As I write, it is late March, and we are in the early weeks of a new normal — learning to live a safe distance from one another in response to the spread of COVID-19 in the United States. I only hope, as you read this, that citizens’ collective observance of the guidelines on social distancing has helped contain the deadly potential of the virus. What I don’t know at this point, what none of us knows, is how long this new normal will last.
There’s real danger in turning a blind eye to alerts from the top level of public health oﬃcials. Such cautions need to be reinforced and restated repeatedly by oﬃcials of both public and private sector institutions in order for them to sink in. No one wants to interrupt plans for spring break travel, but that quickly became the reality when colleges and universities took instruction online in short order, banned gatherings on their campuses, and sent residential students home.
And still we saw photos of spring break revelers on beaches, though restaurants and bars were shuttered, and daily the numbers of cases rose. Here in Louisiana, February’s Mardi Gras celebrations surfaced as a possible reason the number of cases in the state skyrocketed and the growth rate of cases per capita exceeded any other location anywhere. The Carnival festivities had unfolded before national health oﬃcials publicly raised alarms about the risks of large gatherings.
As I wrote in a letter to all members, staﬀ has helped well over a hundred chapters cancel their spring initiation ceremonies as chapter leaders heeded the decisions of their institution’s administration to refrain from gatherings. We are grateful that students continued to join Phi Kappa Phi in recognition of their academic achievements despite the disruption on their campuses.

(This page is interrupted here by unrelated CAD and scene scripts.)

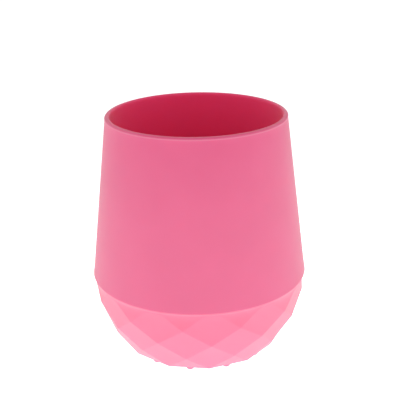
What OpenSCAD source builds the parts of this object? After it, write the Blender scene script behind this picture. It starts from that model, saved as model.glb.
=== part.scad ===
// Soft silicone cup: a smooth tapered skirt on a faceted, bowl-shaped base that stands on small pips.
// Millimetres, +Z up. The origin is on the cup's axis, in the plane of the pips' tips.
// Angles around the cup start at the front (-Y) and grow towards the right (+X).

/* [Whole cup] */
// Height from the pips' tips to the mouth's crown
cup_h = 81.2; // [76:0.1:86]
// Height of the seam where the skirt meets the base
seam_z = 26.5; // [26:0.1:27]
// Outer radius of the skirt's wall where it reaches the seam
skirt_r = 36.2; // [36.2:0.1:38]
// Outer radius at the mouth, on the edge where the wall meets the lip
mouth_r = 29.7; // [28:0.1:33]

/* [Wall] */
// Wall at the mouth
lip_wall = 1.6; // [1.4:0.1:2.2]
// Inner radius at the seam
bowl_r = 32.2; // [31.5:0.1:32.6]
// Height of the inside floor above the pips' tips
floor_z = 4.6; // [4:0.1:6]
// How square the bowl's inner corner is: 2 is an ellipse
bowl_square = 2.8; // [2.2:0.1:3]

/* [Mouth ring] */
// Height of the ring that carries the lip
ring_h = 3; // [2:0.5:5]
// How far the lip's crown stands above its outer edge
crown_rise = 0.7; // [0.3:0.05:1]
// How far the crown's middle lies inside the outer edge
crown_inset = 1; // [0.7:0.05:1.1]
// Width of the flat on the crown
crown_flat = 0.4; // [0.3:0.05:0.6]

/* [Seam] */
// Height of the base's collar inside the skirt
collar_h = 5; // [3:0.5:8]
// Outer radius of that collar
collar_r = 34; // [33.6:0.1:34.4]
// Rounding of the skirt's lower outer edge
hem_round = 0.4; // [0.2:0.05:0.6]
// How far the hem flares out past the wall's taper
hem_flare = 0.12; // [0:0.02:0.3]
// Height over which the hem flares
hem_h = 2; // [1:0.5:4]

/* [Facets] */
// Facets around the base
facet_n = 12; // [12, 14, 16]
// Turn of the facets about the cup's axis, in degrees
facet_turn = -9.2; // [-15:0.1:15]
// Corner row 1, just above the seam: radius
row1_r = 36.2; // [36:0.1:36.4]
// Corner row 1: height above the pips' tips
row1_z = 27.6; // [27.4:0.1:28]
// Corner row 2: radius
row2_r = 35.5; // [35.2:0.1:35.7]
// Corner row 2: height
row2_z = 20.1; // [19.5:0.1:20.5]
// Corner row 3: radius
row3_r = 33.8; // [33.5:0.1:34]
// Corner row 3: height
row3_z = 13.9; // [13.5:0.1:14.5]
// Corner row 4: radius
row4_r = 30.4; // [30:0.1:30.8]
// Corner row 4: height
row4_z = 7.4; // [7:0.1:8]
// Corner row 5, round the flat underside: radius
row5_r = 26.3; // [26:0.1:27]
// Corner row 5: height, which is also how far the pips stand out
row5_z = 1.5; // [1:0.1:2]

/* [Pips] */
// Radius of one pip
pip_r = 1.3; // [1:0.1:1.5]
// Distance of each pip from the cup's axis
pip_circle_r = 23.3; // [20:0.1:23.6]
// Radius of the flat tip that a pip stands on
pip_tip_r = 0.7; // [0.4:0.1:0.8]

/* [Hidden] */
$fn = 128;
base_pink = [1.00, 0.60, 0.70];
skirt_pink = [0.93, 0.44, 0.60];

ring_z = cup_h - ring_h;
edge_z = cup_h - crown_rise;
crown_r = mouth_r - crown_inset;
mouth_inner_r = mouth_r - lip_wall;

// Row 0 is cut away at the seam. It carries the lean of row 1 on upwards.
row0_r = 36.3;
row0_z = row1_z + 7;
rows = [
    [row0_r, row0_z],
    [row1_r, row1_z],
    [row2_r, row2_z],
    [row3_r, row3_z],
    [row4_r, row4_z],
    [row5_r, row5_z]
];

// Each diamond facet is a shallow saddle of cells x cells small quads.
cells = 2;
step = 360 / facet_n;
first_level = cells;
last_level = cells * (len(rows) - 1);

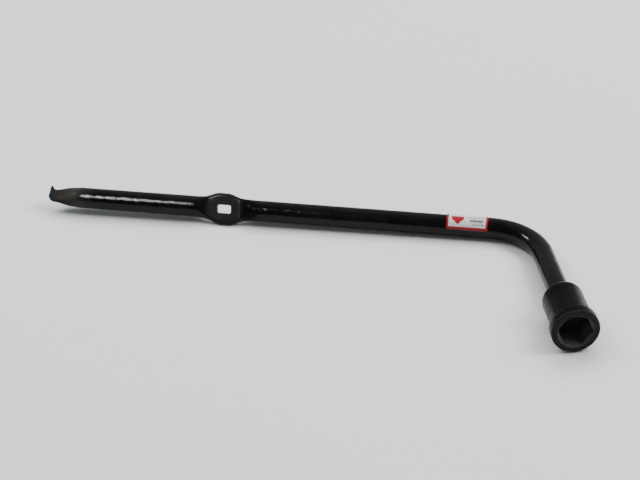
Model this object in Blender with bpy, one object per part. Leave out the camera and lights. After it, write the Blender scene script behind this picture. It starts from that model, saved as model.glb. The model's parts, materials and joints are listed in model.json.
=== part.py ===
"""L-shaped lug wrench: a round bar with a pry tip and a pierced eye, bent, with a hex socket.

The tool lies as it rests on a flat surface: on the eye's lower edge, the bend and the rim of
the socket's collar.  +X runs along the bar towards the bend, the leg points towards -Y, and +Z
is up.  The origin is at the middle of the base of the bounding box.  Lengths are
in metres and angles in degrees, until they are turned into radians below.
"""

import math

import bpy
from mathutils import Matrix, Vector

# Bar
BAR_R = 0.0075
BAR_FACETS = 40
TIP_X = -0.3478            # middle of the tip's end, from the corner where the two axes meet
BEND_ANGLE = 75.0          # how far the leg turns away from the bar's line
BEND_R = 0.039             # centreline radius
LEG_LENGTH = 0.125         # from the corner to the socket's mouth
BLADE_ROLL = 13.0          # the blade is turned this far about the bar
EYE_ROLL_FACETS = 4        # the eye is turned further, by this many of the bar's facets

# Eye
EYE_X = -0.2205
EYE_DROP = 0.0004          # the eye's middle lies this far off the bar's axis
EYE_LEAN = 0.10            # slope of the eye along the bar: it isn't pressed quite square
EYE_HALF_W = 0.0113
EYE_HALF_T = 0.0027
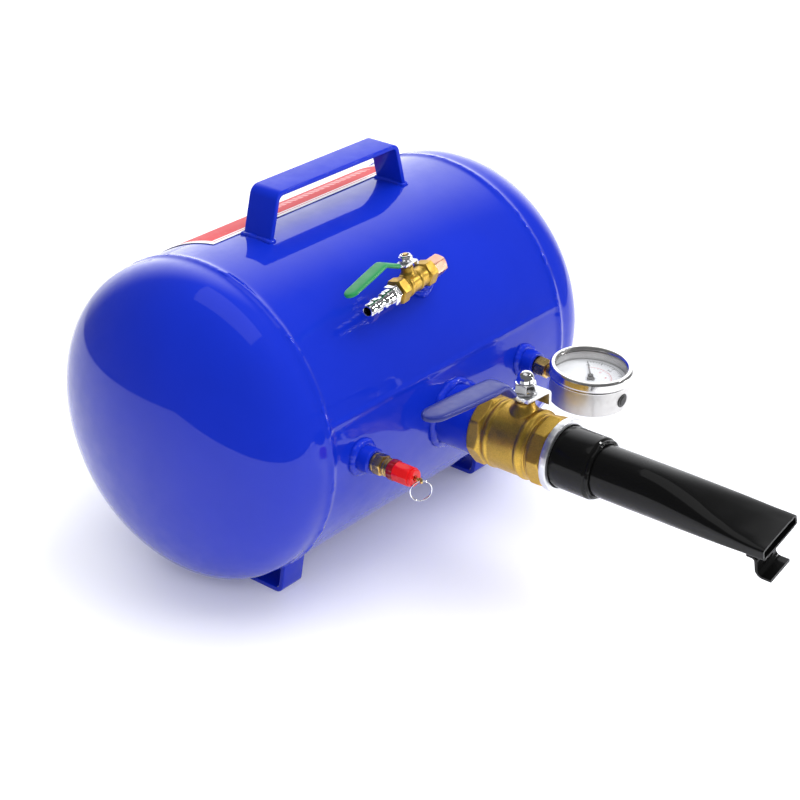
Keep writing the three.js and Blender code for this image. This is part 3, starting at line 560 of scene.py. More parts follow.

The new normal we all observed this spring will almost inevitably lead to a very diﬀerent normal when the threat of the virus abates. As of now, we have no idea what the next new normal will look like. What will be the long-term impact on colleges and universities who were already dealing with predictions of an enrollment cliﬀ in the early 2020s? How will the rapid embrace of online learning adopted by higher education in order to teach out the spring semester impact the future of instruction?
The novel coronavirus has impacted American lives in every state, including members of my family, perhaps yours as well. I shudder to think of how the numbers will have grown by the time you read this.
Noted author C.S. Lewis suggested that “What you see and what you hear depends a great deal on where you are standing. It also depends on what sort of person you are.” With eyes wide open, America is facing the greatest public health crisis in its history. There’s nothing normal about it. I pray you are well.